Bicycle Day

 2016 | HD color & b&w | 16:30

In dreamlike fashion, Bicycle Day explores the clinical use of Lysergic Acid Diethylamide (LSD). The images are drawn from a variety of source materials, including news reports, documentary films about the drug’s recreational use, and filmed studies in which the controlled application of LSD was used experimentally for the treatment of alcoholism and clinical depression.

The film dwells particularly on individuals in the midst of experiencing the drug’s effects. Through this clinical purview, it pays homage to Albert Hofmann, who first synthesized LSD in a quest for a powerful psychiatric tool while working in the pharmaceutical-chemical department of Sandoz Laboratories in Basel, Switzerland. The title, Bicycle Day, refers to April 19th, 1943, the day Hofmann performed the initial experiment on himself. Although he wildly overestimated the threshold dosage and experienced a harrowing trip home from his laboratory on his bicycle, Hofmann acclimated shortly thereafter and, by his own account, experienced exquisite and intense pleasures of mind and body.

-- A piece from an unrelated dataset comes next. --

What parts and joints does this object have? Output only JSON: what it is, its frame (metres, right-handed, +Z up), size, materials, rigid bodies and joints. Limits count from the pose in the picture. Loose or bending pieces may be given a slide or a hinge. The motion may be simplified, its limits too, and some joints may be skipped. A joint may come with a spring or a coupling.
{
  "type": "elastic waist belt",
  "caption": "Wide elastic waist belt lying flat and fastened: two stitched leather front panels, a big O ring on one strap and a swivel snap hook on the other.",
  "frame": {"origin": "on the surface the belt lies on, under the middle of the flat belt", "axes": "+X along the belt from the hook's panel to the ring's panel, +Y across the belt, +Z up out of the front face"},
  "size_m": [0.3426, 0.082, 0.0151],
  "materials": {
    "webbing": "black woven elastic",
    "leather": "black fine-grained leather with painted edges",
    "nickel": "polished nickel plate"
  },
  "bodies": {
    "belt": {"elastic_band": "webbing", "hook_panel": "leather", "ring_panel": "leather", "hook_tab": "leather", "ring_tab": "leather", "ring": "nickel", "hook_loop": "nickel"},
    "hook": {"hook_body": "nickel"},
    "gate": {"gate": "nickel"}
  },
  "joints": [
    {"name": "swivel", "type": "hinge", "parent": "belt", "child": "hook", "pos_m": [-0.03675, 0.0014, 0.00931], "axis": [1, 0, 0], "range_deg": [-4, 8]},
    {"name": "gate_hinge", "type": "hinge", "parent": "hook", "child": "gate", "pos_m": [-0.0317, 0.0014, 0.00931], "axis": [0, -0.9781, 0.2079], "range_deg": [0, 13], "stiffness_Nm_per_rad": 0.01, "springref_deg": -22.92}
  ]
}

The film’s music is constructed from dreamy 1928 shellac disc recordings of composer Béla Bartók playing the piano, often accompanied by the alto voice of Annie Miller. Most are the transcriptions and adaptations of Bartok’s friend, ethnomusicologist Zoltán Kodály, from Hungarian folk music and peasant songs, as well as Bartok’s own Evening in Transylvania. This mode of recording, made directly through a microphone onto a disc, allowed no editing or sound improvement, resulting in a heightened sense of human presence, an attribute that is further emphasized in the film’s soundscape through lowered pitches and other digital manipulations.